25. We find that the petitioner has been compelled to approach this Court by filing a writ application of Habeas Corpus. He/his family has incurred expenses in contesting the litigation which were imposed upon them due to misuse of power by the police official.
26. We, therefore, award a cost of Rs.15,000/- (Rupees Fifteen Thousand) to the petitioner which shall also be paid by the State within the same period.

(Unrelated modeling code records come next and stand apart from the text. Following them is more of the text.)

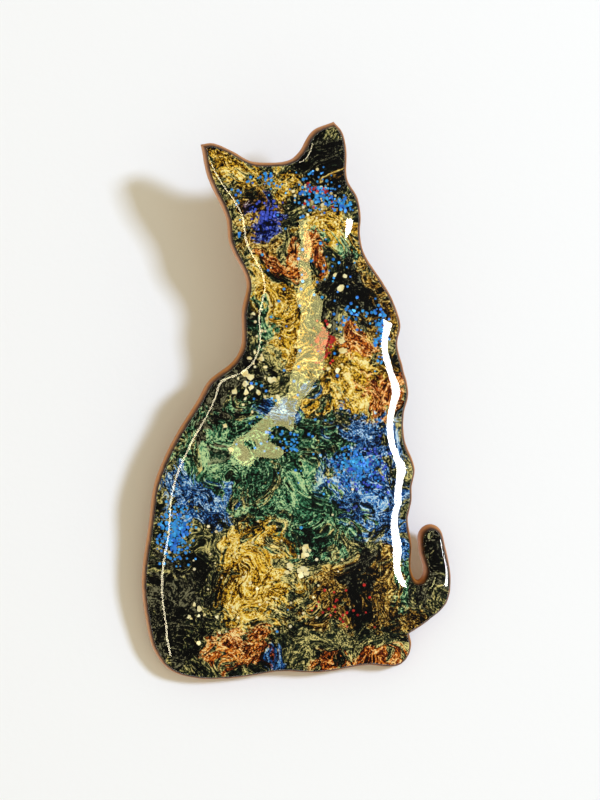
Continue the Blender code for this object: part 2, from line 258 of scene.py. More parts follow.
    def inset(self, loop: np.ndarray, distance: float) -> np.ndarray:
        """Move a loop inwards, point for point; points that would cross in a tight corner close up.

        Args:
            loop: The loop's points, anticlockwise.
            distance: How far to move in, in mm.

        Returns:
            The moved loop, with as many points.
        """
        if distance <= 0:
            return loop
        ahead = np.roll(loop, -1, axis=0) - np.roll(loop, 1, axis=0)
        inwards = np.stack((-ahead[:, 1], ahead[:, 0]), axis=1) / np.linalg.norm(ahead, axis=1)[:, None]
        moved = loop + inwards * distance
        sound = np.flatnonzero(self.distance(loop, moved) > self.inset_kept * distance)
        index = np.arange(len(loop))[:, None]
        apart = np.abs(index - sound[None, :])
        return moved[sound[np.minimum(apart, len(loop) - apart).argmin(axis=1)]]


# ---- mesh work -----------------------------------------------------------------------------------------


def add_piece(
    name: str, shape: Mesh, body: str, finish: Material, sharp: float = SHARP
) -> bpy.types.Object:
    """Turn a bmesh into a shown piece that rides on a CAD body.

    Args:
        name: The piece's name.
        shape: The mesh, which is used up.
        body: The CAD body it rides on.
        finish: Its material.
        sharp: The angle in degrees above which an edge shows as a corner.

    Returns:
        The new object.
    """
    mesh = bpy.data.meshes.new(name)
    shape.to_mesh(mesh)
    shape.free()
    mesh.shade_smooth()
    mesh.set_sharp_from_angle(angle=math.radians(sharp))
    mesh.materials.append(finish)
    piece = bpy.data.objects.new(name, mesh)
    bpy.context.scene.collection.objects.link(piece)
    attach(piece, body)
    LOG.info("built %s with %d faces", name, len(mesh.polygons))
    return piece


def loft(rings: list[tuple[np.ndarray, float]]) -> Mesh:
    """Close a body through rings from back to front.

    Args:
        rings: For each ring its (x, z) points and its y, in mm.

    Returns:
        The closed mesh in metres.
    """
    shape = bmesh.new()
    rows = [[shape.verts.new((x * MM, y * MM, z * MM)) for x, z in loop] for loop, y in rings]
    for lower, upper in zip(rows, rows[1:]):
        for i in range(len(lower)):
            shape.faces.new((lower[i - 1], lower[i], upper[i], upper[i - 1]))
    bmesh.ops.remove_doubles(shape, verts=shape.verts, dist=WELD)
    for y in (rings[0][1], rings[-1][1]):
        rim = [e for e in shape.edges if e.is_boundary and abs(e.verts[0].co.y - y * MM) < WELD]
        bmesh.ops.triangle_fill(shape, use_beauty=True, edges=rim)
    bmesh.ops.recalc_face_normals(shape, faces=shape.faces)
    return shape


def turned(profile: list[tuple[float, float]], steps: int) -> Mesh:
    """Turn a profile about the Z axis.

    Args:
        profile: (radius, height) points in mm, from the top down.
        steps: How many facets go round.

    Returns:
        The mesh in metres, with its axis on Z.
    """
    shape = bmesh.new()
    points = [shape.verts.new((radius * MM, 0, height * MM)) for radius, height in profile]
    edges = [shape.edges.new(pair) for pair in zip(points, points[1:])]
    bmesh.ops.spin(
        shape, geom=points + edges, axis=(0, 0, 1), cent=(0, 0, 0), angle=math.tau, steps=steps
    )
    bmesh.ops.remove_doubles(shape, verts=shape.verts, dist=WELD)
    bmesh.ops.recalc_face_normals(shape, faces=shape.faces)
    return shape


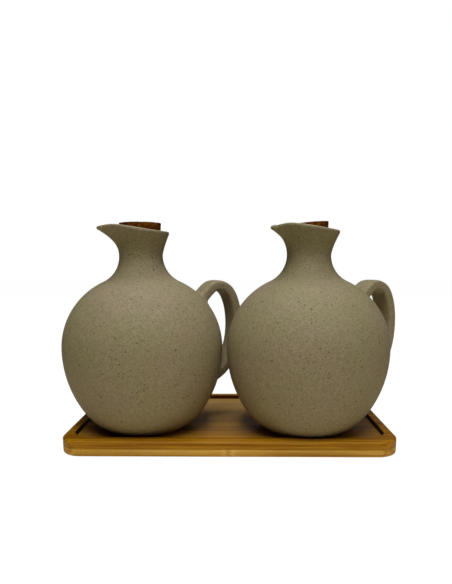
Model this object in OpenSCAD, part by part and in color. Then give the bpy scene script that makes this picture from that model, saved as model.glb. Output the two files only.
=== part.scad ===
// Cruet set: two round stoneware jugs with strap handles, pulled pouring
// lips and tapered cork stoppers, standing in the recess of a two-ply
// bamboo tray.
// Frame: origin at the centre of the tray's underside, +Z up, +X along the
// tray to the right, -Y towards the tray's front edge. Millimetres.

/* [Tray] */
// Length of the tray along X
tray_w = 215; // [200:1:260]
// Depth of the tray along Y
tray_d = 120; // [115:1:150]
// Thickness of each of the two bamboo plies
ply_t = 5; // [4:0.5:8]
// Plan radius of the tray's outer corners
tray_corner_r = 14; // [10:1:20]
// Width of the raised rim along the front of the recess
rim_front_w = 8.5; // [7:0.1:8.9]
// Width of the raised rim along the back
rim_back_w = 6.3; // [5:0.1:12]
// Width of the raised rim at each end
rim_side_w = 6.1; // [5:0.1:10]
// Plan radius of the recess's corners
recess_corner_r = 13; // [8:1:16]
// Depth of the recess milled into the upper ply
recess_depth = 3; // [2:0.5:3.5]
// Radius rounded onto the tray's outer edges, top and bottom
edge_r = 1.2; // [0.5:0.1:2]

/* [Jug body] */
// Radius of the flat foot
foot_r = 24.94; // [24.5:0.01:25]
// Depth of the shallow dish under the foot
foot_dish = 0.9; // [0.5:0.1:1.2]
// Width of the standing ring around that dish
foot_ring_w = 4.4; // [3.5:0.1:6]
// Radius of the small arc at the edge of the foot
foot_edge_r = 1.5; // [1:0.1:2]
// Slope of the short cone above the foot, in degrees
foot_slope = 26.5; // [26:0.5:27]
// Height at which that cone meets the base arc
foot_cone_z = 0.3; // [0.25:0.01:0.4]
// Radius of the arc that turns the base up into the flank
base_arc_r = 41.59; // [41:0.01:42]
// Slope where the base arc ends, in degrees
base_arc_end = 57.5; // [55:0.5:60]
// Radius of the flank arc
flank_arc_r = 74.9; // [72:0.1:78]
// Slope where the flank arc ends, in degrees
flank_arc_end = 91.2; // [90.5:0.1:92]
// Radius of the upper ball
ball_arc_r = 49.2; // [48:0.1:50]
// Slope where the ball turns into the neck, in degrees
ball_arc_end = 155.4; // [154:0.1:156.5]
// Radius of the hollow curve between ball and neck
cove_r = 18.85; // [18:0.05:20]
// Thickness of the stoneware wall
wall_t = 3.8; // [3.2:0.1:4.2]
// Thickness of the floor of the jug
floor_t = 5; // [4.5:0.1:5.5]

/* [Lip and beak] */
// Mean radius of the lip, measured to its outside
lip_r = 21.05; // [20:0.05:22]
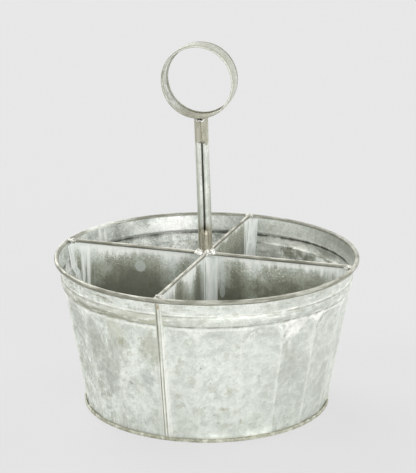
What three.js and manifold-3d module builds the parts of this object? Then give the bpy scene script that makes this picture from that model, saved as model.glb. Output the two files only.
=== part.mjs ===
// Galvanised cutlery caddy: a tapered tin bucket with a wired rim, a raised bead and pressed
// flutes, split into four compartments by crossed sheet dividers. A slit tube soldered where
// the dividers cross carries a ring to lift it by.
// Millimetres, +Z up. The origin is on the table, under the middle of the rim. The long
// divider runs along X, and the bucket's side seam faces -Y.

import * as THREE from "three";
import { mergeVertices } from "three/addons/utils/BufferGeometryUtils.js";
import Module from "manifold-3d";

const wasm = await Module();
wasm.setup();

// Driving sizes of the bucket
const sheet = 0.6; // thickness of the zinc-coated sheet
const wallHeight = 112.6; // table to the top of the rim
const rimRadius = 112.5; // outside of the rolled rim
const footRadius = 90.4; // outside of the wall where it meets the table
const rimRollDiameter = 3.5; // the wired roll along the rim
const rimRollTurn = 300; // degrees that the sheet turns round the wire
const wireGap = 0.3; // between the wire and the roll
const joinGap = 0.3; // between pieces that are seamed or soldered together

// Plain collar under the rim, and the raised bead under it
const collarHeight = 13.5; // top of the rim to the bead
const beadHeight = 7.7;
const beadDepth = 1.1;

// Flutes pressed into the wall under the bead, each with an arched top
const fluteCount = 21;
const fluteDepth = 1.8;
const fluteStart = -92.6; // degrees, where the first ridge stands, just beside the side seam
const archDrop = 1.2; // from the bead down to the tops of the arches
const archRise = 13.2; // from where the arches spring from the ridges to their tops
const fluteRunOut = 3.4; // height over which the flutes fade into the foot seam
const archFullness = 0.75;

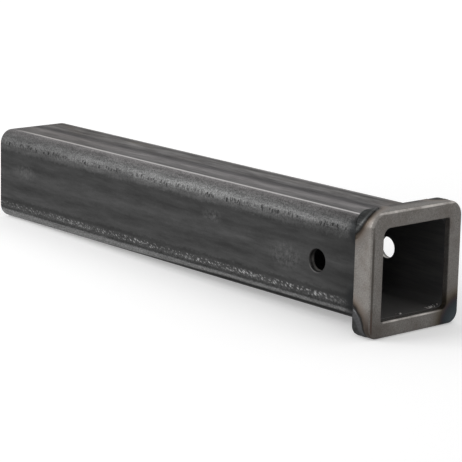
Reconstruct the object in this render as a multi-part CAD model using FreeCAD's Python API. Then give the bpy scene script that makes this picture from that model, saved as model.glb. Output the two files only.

27. It is well settled in law that when the State is saddled with cost and compensation because of misuse of power by an executive, such cost and compensation must be realized from the erring officials. Reference in this regard may be made to the judgment of this Court in the case of K.K. Pathak @ Keshav Kumar Pathak Vs. Ravi Shankar Prasad and Others reported in 2019 (1) PLJR 1051 which was subject matter of challenge before the Hon’ble Supreme Court in SLP (Crl) No. 003566/2019, however, the same has not been interfered with and the view is based on the earlier views of the Hon’ble Supreme Court which have been duly discussed.
28. We direct the competent authority/the Director General of Police, Bihar to institute an inquiry into the matter in administrative side, take a suitable view based on the materials which would come in course of the inquiry proceeding and realize the cost and the compensation amount from the erring officials. The cost and compensation amount which will be paid to the petitioner shall be realized from the erring officials after completion of inquiry, within a period of six months from the date of receipt/communication of a copy of this order.
29. This writ application stands allowed to the extent indicated hereinabove.
30. Let a copy of this order be communicated to the learned Principal District Judge, Madhepura, the Juvenile Justice Board, Madhepura and the Director General of Police, Bihar for compliance.